For YouTube’s second virtual Beauty Festival, the video streaming platform is determined to go bigger and better than before.
“Last year was sort of like a pilot, what a beauty festival could look like on YouTube,” said Derek Blasberg, YouTube’s head of fashion and beauty and director of public figures. “This year is a much bigger bite.”
YouTube hosted its first virtual Beauty Festival in May 2021. That event was relatively small in scale and content was pre-recorded. Six million people tuned in. While not a paltry number, it’s still millions less than the subscriber counts of some of the platform’s biggest beauty names, like Tati Westbrook (8.6 million) and Jeffree Star (16 million).
Still, it got attention. Blasberg said that now, four years into his YouTube tenure, he has more incoming calls from brands, publications and potential collaborators than outgoing ones. The list of names includes Hailey Bieber, whose Rhode Beauty brand launches today. She reached out to Blasberg last year about participating in the next iteration of YouTube’s Beauty Festival. That interest, he said, served as a reaffirmation of the format’s potential for building buzz, as well as the fashion and beauty industry’s desire to engage with the site.

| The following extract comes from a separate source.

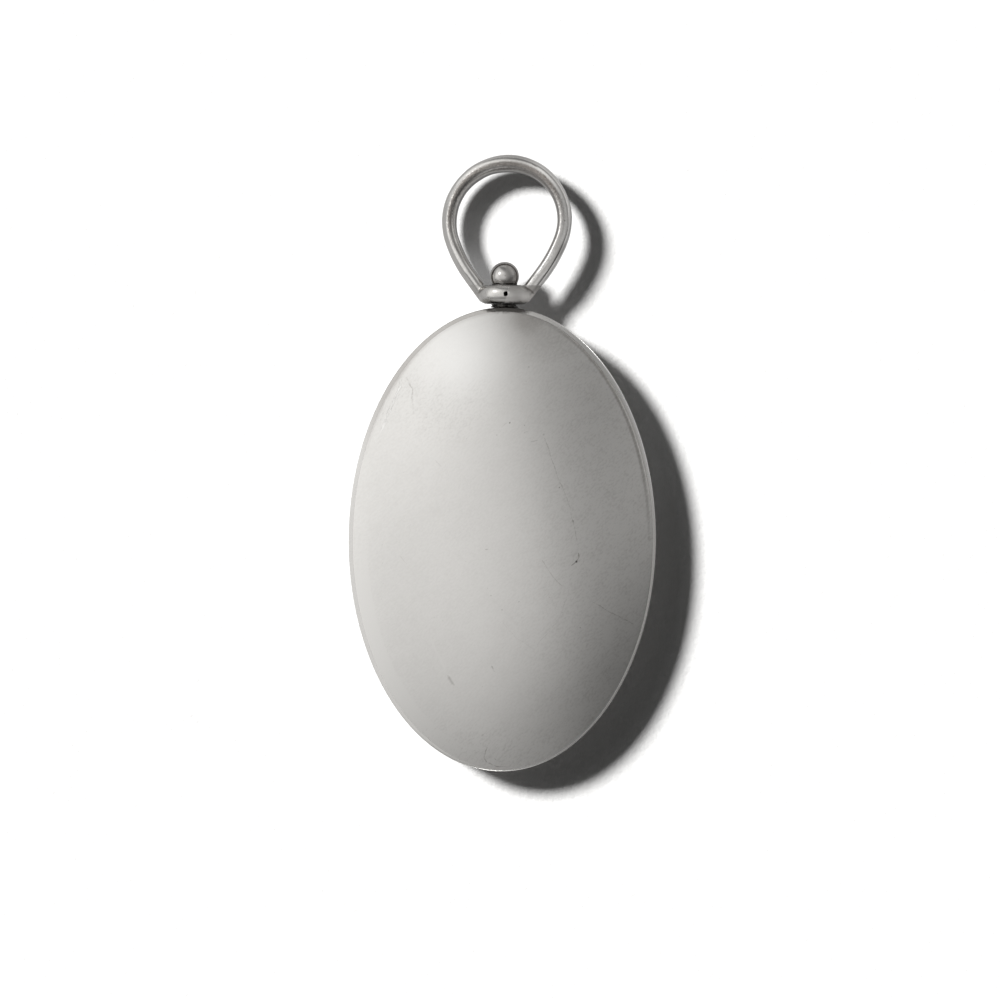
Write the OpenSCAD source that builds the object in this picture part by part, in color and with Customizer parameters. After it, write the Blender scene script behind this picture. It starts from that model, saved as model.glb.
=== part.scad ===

On Thursday, June 16, YouTube will debut the next instalment of the festival. The two-hour-long event will feature a blend of YouTube natives, celebrities and industry mainstays, including Bieber, models Winnie Harlow and Ashley Graham, Gwen Stefani and Ouai founder and hair stylist Jen Atkin. This year’s event will also be live-streamed from Los Angeles, and feature on-the-ground activations for YouTube’s in-person audience of around 200 invited influencers and creators, such as booths from brands like Fenty Beauty, Dyson and Black Girl Sunscreen. It will be produced in partnership with Joe Sabia, the former senior vice president of development at Condé Nast, who spearheaded viral YouTube hits like Vogue’s “73 Questions” video series.
Following the launch of YouTube Shopping features last fall, which allow viewers to buy products directly on specific creators’ live streams, Beauty Festival viewers will also be able to shop tagged products from brands such as Olaplex and Lancôme while they watch. A few brands, including Glossier, Olaplex and Tracee Ellis Ross’ hair care line Pattern Beauty, will debut new products during the festival.
The main goal of the event is to “remind people that YouTube is the OG platform for beauty,” said Blasberg, highlighting a number of YouTube creators, including Safiya Nygaard, Allyiahsface, PatrickStarrr and SSSniperwolf — who collectively have almost 50 million subscribers. The festival’s content, he added, will act as a model of sorts for the type of content that works best on the site. Viewers can expect similar tutorials, surprise fan makeovers, challenges and goofy product and device trials that dominated the first festival — but with higher production value.
The summit comes at a time of increased competition for the Alphabet-owned video platform. Short-form video apps like TikTok have threatened YouTube’s long-standing reputation as the go-to platform for beauty creators, bringing new competition for viewers (particularly younger ones), advertising dollars and talent. Many creators who got their start posting beauty videos on YouTube have been experimenting with other platforms, with their followers and brands (and their ad dollars) following them there. Meanwhile, many in the younger generation of creators are heading straight to TikTok in search of viral success.
“[YouTube] is a little bit of your father’s place to find videos,” said Allen Adamson, co-founder of marketing agency Metaforce. “Young people aren’t hanging out on YouTube all day, they’re on TikTok … which they use as a constant check-in.”
Blasberg argued competition among social media platforms is overplayed and that YouTube has unique advantages, like a longer lifespan for its content — spikes in viewership can occur months after a fashion show, for example, takes place. Additionally, given the nature of the platform’s content, people likely spend more time watching an individual YouTube video than a TikTok video, which can be a maximum of 10 minutes and often only a few seconds. YouTube said its average watch time has extended over the last few years, something the company interprets as a signal that people are coming there for “the full show,” said Blasberg.
YouTube is already a hub for beauty advice, and the platform views the festival as a step toward a future to it becoming an all-in-one entertainment and shopping venue, said Blasberg. Next up, YouTube plans to roll out its recently-launched shopping tools to more creators and brands throughout the year.
“The worlds of pop culture, traditional entertainment and the fashion industry are converging in the YouTube ecosystem with things like Beauty Fest,” said Blasberg.